April 8, 2024
April 8, 2024

Why group litigation is a powerful tool in ensuring women’s voices are heard

Devika Jayan
Devika Jayan

Working as a paralegal in Pogust Goodhead’s Medical Products Liability team, I speak with our clients almost every day. Listening to those we represent describing their lives with a failed medical product can be harrowing, but helping them access justice is a remarkable feeling.

I joined the team at Pogust Goodhead while doing my master’s degree in medical law. I have worked on the Transvaginal Mesh (TVM) litigation for the last 2 years.

What is the TVM litigation?

At Pogust Goodhead, we represent nearly 90 women implanted with polypropylene mesh to treat either urinary incontinence or pelvic prolapse.

While the condition is not the easiest to navigate around, the women who underwent this procedure with the hope of getting better, have found themselves in a worse state.

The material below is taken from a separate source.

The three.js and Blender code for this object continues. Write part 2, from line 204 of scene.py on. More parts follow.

They now suffer from a range of symptoms such as:

  • recurring incontinence
  • mobility issues
  • sexual dysfunction
  • chronic body pain.

The impact of failed medical products

When conducting calls to obtain further information, I note that some of these women have been subjected to a permanent procedure without their consent.

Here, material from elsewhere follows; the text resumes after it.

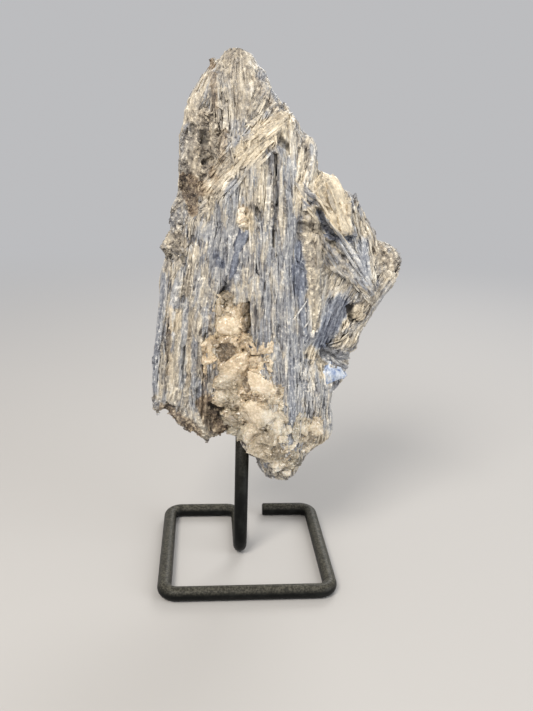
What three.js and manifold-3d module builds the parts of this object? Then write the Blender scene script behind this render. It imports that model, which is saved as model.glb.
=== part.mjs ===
// A kyanite blade cluster on a bent steel rod stand.
// Millimetres, +Z up, the broad face of the crystal towards -Y.
// The origin is on the ground, under the middle of the whole object's box.
import * as THREE from "three";
import { mergeVertices } from "three/addons/utils/BufferGeometryUtils.js";
import Module from "manifold-3d";

const wasm = await Module();
wasm.setup();

// ---------------------------------------------------------------- sizes

// The stand: one rod bent into a square foot, then in to the middle and up.
const ROD_RADIUS = 3;
const ROD_SIDES = 16;
const BEND_RADIUS = 5.5; // to the rod's centre line
const BEND_STEPS = 6;
const FOOT_SIZE = 70; // the square, between centre lines
const FOOT_X = -11; // the middle of the square
const POST_X = FOOT_X - 2;
const POST_Y = -2;
const POST_TOP = 86;
const FREE_END_X = FOOT_X + 11; // where the rod starts, on the back bar

// The crystal: a slab of blades, its outline drawn as seen from the front.
const MIDDLE = new THREE.Vector2(-6, 130); // every outline point is in sight of it
const CELLS = 34; // grid cells along each side of the slab's face
const RIM_CELLS = 3; // grid cells through the slab's edge
const FRONT_DEPTH = 13;
const BACK_DEPTH = 12.5;
const EDGE_DEPTH = 6.5; // half the slab's thickness at its broken edge
const SHOULDER = 0.62; // how far out the face stays at its full depth
const HOLE_GAP = 0.35; // the drilled hole's clearance round the post and over it
const HOLE_SIDES = 24;

// Four stretches of the outline, clockwise, each ending where the next starts:
// the tip, the right wing, the bottom lobe and the lower left foot are its corners.
const OUTLINE = [
  [
    [-18, 216.5], [-12.5, 214], [-10, 210], [-7, 208.5], [-4.5, 202.5], [-2, 199.5], [1.5, 196],
    [3, 193], [7.5, 187], [11.5, 184.5], [13.5, 180], [13.5, 174], [15, 170.5], [22, 167],
    [26, 163], [27.5, 163.5], [31.5, 159], [35, 156], [38, 151], [40.5, 148.5], [41, 144.5],
    [45, 143], [48, 142.5], [51.5, 139],
  ],
  [
    [52.2, 136], [51.5, 132.5], [44, 119.5], [39, 110.5], [36.5, 105], [35.5, 99.5], [33, 97],
    [32.5, 90], [30.5, 85.5], [26, 81], [25, 76.5], [26.5, 69.5], [27, 62.5], [25, 57.5],
    [19.5, 54.5], [15.5, 50.5], [13, 46], [11, 41.5],
  ],
  [
    [7, 38.5], [1.5, 39.5], [-3, 41.5], [-7, 48], [-10.5, 52], [-13.5, 56.5], [-15, 60], [-19, 62],
    [-22.5, 61], [-28.5, 57.5], [-36, 62], [-40, 64.5], [-44, 68.5], [-46.5, 72.5],
  ],
  [
    [-49.5, 70.5], [-52, 73], [-52.2, 84], [-51.5, 97], [-50, 108.5], [-48.5, 123], [-47, 133],
    [-45, 138], [-47, 141.5], [-43, 148], [-43.5, 156], [-40.5, 161.5], [-40.5, 170], [-40, 184],
    [-38, 194], [-35.5, 200], [-31.5, 206], [-28, 210], [-27.5, 212], [-26, 210.5], [-22.5, 215],
  ],
];

// ---------------------------------------------------------------- the stand

// A rod's centre line of straight runs and quarter bends. It takes a run in one
// step and a bend in a few, so that the sweep has no rings where it is straight.
class BentRod extends THREE.Curve {
  constructor(start, direction) {
    super();
    this.end = start.clone();
    this.heading = direction.clone();
    this.pieces = [];
    this.steps = 0;
  }

  addPiece(steps, pointAt, headingAt) {
    this.pieces.push({ first: this.steps, steps, pointAt, headingAt });
    this.steps += steps;
    this.end = pointAt(1);
    this.heading = headingAt(1);
    return this;
  }

  run(length) {
    const from = this.end.clone();
    const heading = this.heading.clone();
    return this.addPiece(
      1,
      (t) => from.clone().addScaledVector(heading, length * t),
      () => heading.clone(),
    );
  }

  // Turns through a right angle into the new direction.
  bend(into) {
    const from = this.end.clone();
    const heading = this.heading.clone();
    const pointAt = (t) =>
      from
        .clone()
        .addScaledVector(heading, BEND_RADIUS * Math.sin((t * Math.PI) / 2))
        .addScaledVector(into, BEND_RADIUS * (1 - Math.cos((t * Math.PI) / 2)));
    const headingAt = (t) =>
      heading
        .clone()
        .multiplyScalar(Math.cos((t * Math.PI) / 2))
        .addScaledVector(into, Math.sin((t * Math.PI) / 2));
    return this.addPiece(BEND_STEPS, pointAt, headingAt);
  }

  pieceAt(t) {
    const step = t * this.steps;
    const piece = this.pieces.find((p) => step <= p.first + p.steps + 1e-9);
    return [piece, (step - piece.first) / piece.steps];
  }

  getPoint(t) {
    const [piece, share] = this.pieceAt(t);
    return piece.pointAt(share);
  }

  getTangent(t) {
    const [piece, share] = this.pieceAt(t);
    return piece.headingAt(share);
  }

  getUtoTmapping(u) {
    return u;
  }
}

function makeStand() {
  const right = new THREE.Vector3(1, 0, 0);
  const back = new THREE.Vector3(0, 1, 0);
  const up = new THREE.Vector3(0, 0, 1);
  const left = right.clone().negate();
  const forward = back.clone().negate();
  const half = FOOT_SIZE / 2;
  const side = FOOT_SIZE - 2 * BEND_RADIUS;
  const start = new THREE.Vector3(FREE_END_X, half, ROD_RADIUS);
  const rod = new BentRod(start, right)
    .run(FOOT_X + half - BEND_RADIUS - FREE_END_X)
    .bend(forward)
    .run(side)
    .bend(left)
    .run(side)
    .bend(back)
    .run(side)
    .bend(right)
    .run(POST_X - (FOOT_X - half) - 2 * BEND_RADIUS)
    .bend(forward)
    .run(half - POST_Y - 2 * BEND_RADIUS)
    .bend(up)
    .run(POST_TOP - ROD_RADIUS - BEND_RADIUS);

  // Flats face down and sideways, so the foot rests on flats.
  const circumradius = ROD_RADIUS / Math.cos(Math.PI / ROD_SIDES);
  const corners = [];
  for (let i = 0; i < ROD_SIDES; i++) {
    const angle = ((i + 0.5) * 2 * Math.PI) / ROD_SIDES;
    corners.push(new THREE.Vector2(Math.cos(angle), Math.sin(angle)).multiplyScalar(circumradius));
  }
  return new THREE.ExtrudeGeometry(new THREE.Shape(corners), {
    steps: rod.steps,
    extrudePath: rod,
  });
}

// ---------------------------------------------------------------- the crystal

// Splits the longest edges of a stretch of outline until it has CELLS of them.
function splitEvenly(points) {
  const edges = points.slice(1).map((to, i) => ({ from: points[i], to, parts: 1 }));
  const partLength = (edge) => edge.from.distanceTo(edge.to) / edge.parts;
  for (let count = edges.length; count < CELLS; count++)
    edges.reduce((a, b) => (partLength(b) > partLength(a) ? b : a)).parts++;
  return edges.flatMap((edge) =>
    Array.from({ length: edge.parts }, (_, i) =>
      edge.from.clone().lerp(edge.to, i / edge.parts),
    ),
  );
}

function makeRim() {
  return OUTLINE.flatMap((stretch, i) => {
    const next = OUTLINE[(i + 1) % OUTLINE.length][0];
    return splitEvenly([...stretch, next].map(([x, z]) => new THREE.Vector2(x, z)));
  });
}

const smoothStep = THREE.MathUtils.smoothstep;

// A raised or sunk ridge along a line, fading out to its sides and ends.
function ridge(point, [x0, z0], [x1, z1], halfWidth, height) {
  const line = new THREE.Line3(new THREE.Vector3(x0, 0, z0), new THREE.Vector3(x1, 0, z1));
  const at = new THREE.Vector3(point.x, 0, point.y);
  const nearest = line.closestPointToPoint(at, true, new THREE.Vector3());
  return height * (1 - smoothStep(nearest.distanceTo(at), 0.35 * halfWidth, halfWidth));
}

// Parallel blades: low ridges that run up the slab and lean a little.
function blades(point, lean, phase) {
  const across = point.x + lean * (point.y - MIDDLE.y);
  return (
    0.9 * Math.sin(across / 1.9 + phase) +
    0.7 * Math.sin(across / 1.17 + 2 * phase + 0.9 * Math.sin(point.y / 23))
  );
}

// How far the front face stands out from the middle layer at a point, towards -Y.
function frontDepth(point) {
  const leftStep = 3 * (1 - smoothStep(point.x + (point.y - 110) * 0.02, -38, -30));
  const rightStep = 3 * smoothStep(point.x + (point.y - 110) * 0.05, 12, 22);
  return (
    FRONT_DEPTH -
    leftStep -
    rightStep +
    blades(point, 0.06, 0.4) +
    ridge(point, [-14, 178], [2, 62], 18, 3.5) + // the main bundle of blades
    ridge(point, [-24, 160], [-3, 186], 9, 1.2) + // a bundle that crosses its top
    ridge(point, [17, 162], [39, 118], 8, 3) + // the blade across the right wing
    ridge(point, [-17, 104], [-2, 66], 13, 2) + // the knot of quartz
    ridge(point, [-33, 190], [-31, 172], 11, -3) + // the hollow at the upper left
    ridge(point, [18, 99], [27, 92], 10, -3) + // the hollow under the right wing
    ridge(point, [-25, 70], [-18, 66], 8, -2.5) // the rusty pocket at the bottom
  );
}

// How far the back face stands out from the middle layer, towards +Y.
function backDepth(point) {
  return (
    BACK_DEPTH +
    blades(point, -0.05, 2.1) +
    ridge(point, [-20, 175], [-12, 75], 16, 3) +
    ridge(point, [6, 150], [22, 90], 12, 2) +
    ridge(point, [-2, 190], [4, 60], 7, -2) -
    2 * smoothStep(point.x, 22, 40) -
    2 * (1 - smoothStep(point.x, -44, -36))
  );
}

// The slab isn't flat: its right wing and its left side lie further back.
function middleLayer(point) {
  return 5 * smoothStep(point.x, 8, 44) + 1.5 * (1 - smoothStep(point.x, -46, -30));
}

// Half the slab's thickness at its edge, which is thinner towards the tip.
function edgeDepth(point) {
  const uneven = 1 + 0.25 * Math.sin(point.x / 9) * Math.cos(point.y / 13);
  return EDGE_DEPTH * uneven * (1 - 0.45 * smoothStep(point.y, 175, 215));
}

// A subdivided box, its face pulled out to the outline and its depth to the relief.
function makeSlab() {
  const rim = makeRim();
  const geometry = new THREE.BoxGeometry(2, 2, 2, CELLS, RIM_CELLS, CELLS);
  const position = geometry.getAttribute("position");
  const v = new THREE.Vector3();
  for (let i = 0; i < position.count; i++) {
    v.fromBufferAttribute(position, i);
    const share = Math.max(Math.abs(v.x), Math.abs(v.z)); // 0 at the middle, 1 at the rim
    const point = MIDDLE.clone();
    if (share > 1e-6) point.lerp(rim[rimIndex(v.x / share, v.z / share)], share);
    const full = v.y < 0 ? frontDepth(point) : backDepth(point);
    const fall = Math.max(0, (share - SHOULDER) / (1 - SHOULDER));
    const depth = THREE.MathUtils.lerp(edgeDepth(point), full, Math.sqrt(1 - fall ** 2.2));
    position.setXYZ(i, point.x, middleLayer(point) + v.y * depth, point.y);
  }
  return geometry;
}

// The rim point for a place on the unit square's edge: the outline starts at the
// square's upper left corner and goes round clockwise.
function rimIndex(x, z) {
  const near = (a, b) => Math.abs(a - b) < 1e-6;
  const steps = (length) => Math.round((length / 2) * CELLS);
  if (near(z, 1)) return steps(x + 1) % (4 * CELLS);
  if (near(x, 1)) return CELLS + steps(1 - z);
  if (near(z, -1)) return 2 * CELLS + steps(1 - x);
  return (3 * CELLS + steps(z + 1)) % (4 * CELLS);
}

function toSolid(geometry) {
  const bare = geometry.clone().deleteAttribute("normal").deleteAttribute("uv");
  const merged = mergeVertices(bare, 1e-4);
  return new wasm.Manifold(
    new wasm.Mesh({
      numProp: 3,
      vertProperties: merged.getAttribute("position").array,
      triVerts: new Uint32Array(merged.index.array),
    }),
  );
}

function toGeometry(solid) {
  const mesh = solid.getMesh();
  return new THREE.BufferGeometry()
    .setAttribute("position", new THREE.BufferAttribute(mesh.vertProperties, 3))
    .setIndex(new THREE.BufferAttribute(mesh.triVerts, 1));
}

function makeCluster() {
  const radius = ROD_RADIUS + HOLE_GAP;
  const holeTop = POST_TOP + HOLE_GAP;
  const drill = new THREE.CylinderGeometry(radius, radius, holeTop, HOLE_SIDES)
    .rotateX(Math.PI / 2)
    .translate(POST_X, POST_Y, holeTop / 2);
  return toGeometry(toSolid(makeSlab()).subtract(toSolid(drill)));
}

// ---------------------------------------------------------------- the object

const BLACK_STEEL = new THREE.MeshStandardMaterial({
  color: 0x1b1a18,
  roughness: 0.55,
  metalness: 0.6,
});
const KYANITE = new THREE.MeshStandardMaterial({
  color: 0x9b9a9c,
  roughness: 0.6,
  metalness: 0,
});

function named(name, geometry, material) {
  const mesh = new THREE.Mesh(geometry, material);
  mesh.name = name;
  return mesh;
}

const object = new THREE.Group();
object.add(named("rod_stand", makeStand(), BLACK_STEEL));
object.add(named("kyanite_cluster", makeCluster(), KYANITE));

export default object;
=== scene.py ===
import math

import bmesh
import bpy
import numpy as np
from bpy.props import FloatProperty, FloatVectorProperty, IntProperty, PointerProperty
from mathutils import Euler, Matrix, Vector
from mathutils.bvhtree import BVHTree


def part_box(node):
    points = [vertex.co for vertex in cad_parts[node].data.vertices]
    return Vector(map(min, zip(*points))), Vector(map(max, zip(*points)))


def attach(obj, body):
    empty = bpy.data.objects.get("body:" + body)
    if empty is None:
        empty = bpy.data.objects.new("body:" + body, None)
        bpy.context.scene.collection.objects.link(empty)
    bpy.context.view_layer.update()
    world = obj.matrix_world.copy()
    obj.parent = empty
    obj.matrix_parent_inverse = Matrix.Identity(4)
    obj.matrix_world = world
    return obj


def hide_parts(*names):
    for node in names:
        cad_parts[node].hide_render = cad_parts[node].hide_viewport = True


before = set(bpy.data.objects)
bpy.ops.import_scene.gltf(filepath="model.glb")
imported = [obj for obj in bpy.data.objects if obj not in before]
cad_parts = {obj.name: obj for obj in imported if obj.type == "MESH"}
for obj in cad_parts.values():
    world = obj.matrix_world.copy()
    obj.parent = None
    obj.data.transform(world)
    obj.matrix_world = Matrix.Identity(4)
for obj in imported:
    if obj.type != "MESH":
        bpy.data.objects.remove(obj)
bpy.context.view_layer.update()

bl_info = {
    "name": "Kyanite on a rod stand",
    "version": (1, 0, 0),
    "blender": (4, 5, 0),
    "location": "View3D > Sidebar > Kyanite",
    "description": "Builds a kyanite blade cluster with quartz on its black rod stand",
    "category": "Add Mesh",
}

CRYSTAL = "kyanite_cluster"
STAND = "rod_stand"
MM = 0.001

# ------------------------------------------------------------------ the crystal's layout
#
# All layout is in millimetres, as (x, z) on the broad face. The front is the -Y face.
# A zone is a stretch of one growth direction, which runs from its first point to its
# second, and reaches its half-width to each side: name, from, to, half-width,
# height over the slab, blade width, blade length, habit.

BLADES = "blades"
PLATE = "plate"
GRAINS = "grains"
QUARTZ = "quartz"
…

Others tearfully explain how their complaints since then have not been listened to. The experiences shared by these women with me, and the rest of the team vary. However, we find common ground in their nature of helplessness, struggle to be heard and the looming cloud of loneliness.

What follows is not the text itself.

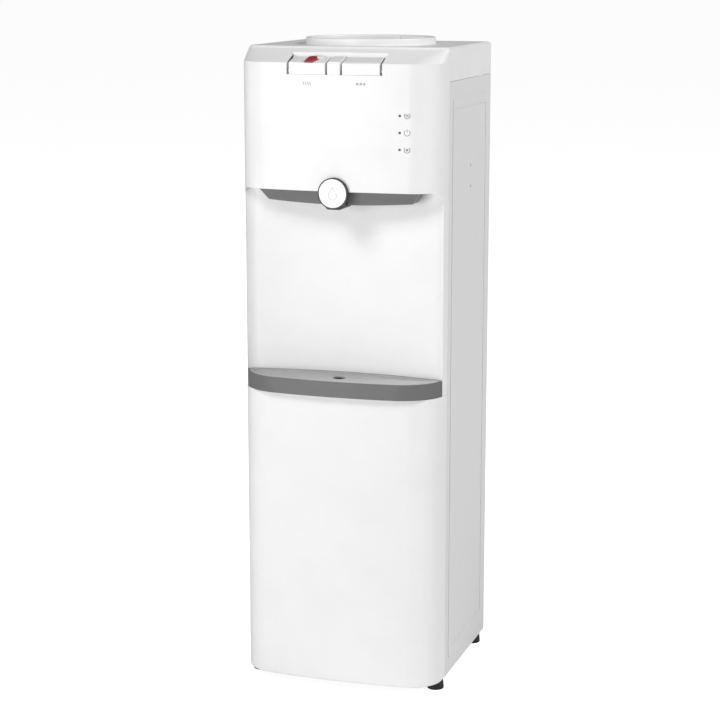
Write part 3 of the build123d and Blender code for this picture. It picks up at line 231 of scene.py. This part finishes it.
# %% Bare metals
def drawn_metal(name, darker, lighter, gloss, lines, line_depth_mm):
    """Metal with drawing lines, stretched along the lines' axis, and patches of tarnish."""
    tree, place = start_finish(name)
    stains = {"Scale": 1 / (18 * MM), "Detail": 5, "Roughness": 0.6}
    patches = add_node(tree, "ShaderNodeTexNoise", {"Vector": place}, stains)
    span = [(0.3, darker), (0.7, lighter)]
    colour = add_node(tree, "ShaderNodeValToRGB", {"Fac": patches}, stops=span)
    stretch = {"Scale": [1 / length for length in lines]}
    along = add_node(tree, "ShaderNodeMapping", {"Vector": place}, stretch)
    drawn = {"Scale": 1 / (0.4 * MM), "Detail": 3, "Roughness": 0.5}
    scratches = add_node(tree, "ShaderNodeTexNoise", {"Vector": along}, drawn)
    limits = {**NOISE_MIDDLE, "To Min": gloss - 0.05, "To Max": gloss + 0.08}
    rough = add_node(tree, "ShaderNodeMapRange", {"Value": scratches}, limits)
    end_finish(tree, colour, rough, scratches, line_depth_mm, Metallic=1.0)


drawn_metal("stainless_steel", "#c4c4c2", "#d6d6d4", 0.26, (40, 40, 1), 0.004)
drawn_metal("spring_steel", "#8e8e8c", "#b0b0ae", 0.28, (1, 1, 12), 0.003)
drawn_metal("copper_tube", "#b06a48", "#d08a64", 0.30, (12, 12, 1), 0.004)
print("finishes so far:", len(FINISHES))

# %% [markdown]
# ## Rubber, silicone and foam
#
# The feet are black rubber, dull and slightly pitted. The water tubes are silicone, milky and
# soft. The cold tank sits in white foam. All three have small cells or pits, so one function with
# a Voronoi pattern makes them.

# %% Rubber, silicone and foam
def soft_solid(name, darker, lighter, gloss, pit_mm, pit_depth_mm, **surface):
    """Rubber, silicone or foam: dull, with pits or cells."""
    tree, place = start_finish(name)
    pits = {"Scale": 1 / (pit_mm * MM)}
    cells = add_node(tree, "ShaderNodeTexVoronoi", {"Vector": place}, pits)
    cloudy = {"Scale": 1 / (9 * MM), "Detail": 4, "Roughness": 0.5}
    tint = add_node(tree, "ShaderNodeTexNoise", {"Vector": place}, cloudy)
    span = [(0.3, darker), (0.7, lighter)]
    colour = add_node(tree, "ShaderNodeValToRGB", {"Fac": tint}, stops=span)
    limits = {**NOISE_MIDDLE, "To Min": gloss - 0.05, "To Max": gloss + 0.05}
    rough = add_node(tree, "ShaderNodeMapRange", {"Value": tint}, limits)
    end_finish(tree, colour, rough, cells, pit_depth_mm, **surface)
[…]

One client told me: “I am no longer able to have intercourse and my partner left me because of this. When I tried to have sex, it felt like broken glass,”

Another said: “I was advised that the surgery was keyhole and that was the only reason I consented to it. It was not until the day of the surgery that I realised that it went up my vagina. Since then, I have gone back and forth to the GP and the hospital, but no one knew what was wrong.”

Part of my role at Pogust Goodhead is ensuring these women feel listened to. They do not have many avenues to express their innermost worries or thoughts. As I listen to their stories, I carefully gauge the extent of their potential loss and damages.

Advocating for justice can be jarring. I can confidently help clients to the point that their suffering is quantifiable and backed by bills and evidence, but it can be hard to forget how upset my client was as she whispered to me how people would think she was crazy if she explained how she felt every day.

The power of group litigation

I encountered similar stories while working on Essure litigation. Essure was a permanent contraceptive device manufactured by Bayer – that is also the subject of lawsuits by Pogust Goodhead due to the impact it has had on women.

Suppose it were not for the availability of group litigation. In that case, I cannot fathom how some of our clients, who are likely to be financially struggling since surgery and battling with mental health issues, could otherwise fight for justice.

Group litigation is a true demonstration of “strength in unity” and can empower these women to draw attention to their plight in a way that cannot be ignored. It gets them a place on the table with the big sharks of the industry.

It is well noted that women face prejudices when explaining their pain and daily struggles, even to doctors. This is coupled with the underrepresentation of women in clinical trials and the lack of emphasis on women’s health during medical training.

When the problem is not so easily deconstructed, group litigation can at least help draw attention to these women’s experiences. It can give a voice to their harrowing stories and help acknowledge the wider injustices that have upended their lives.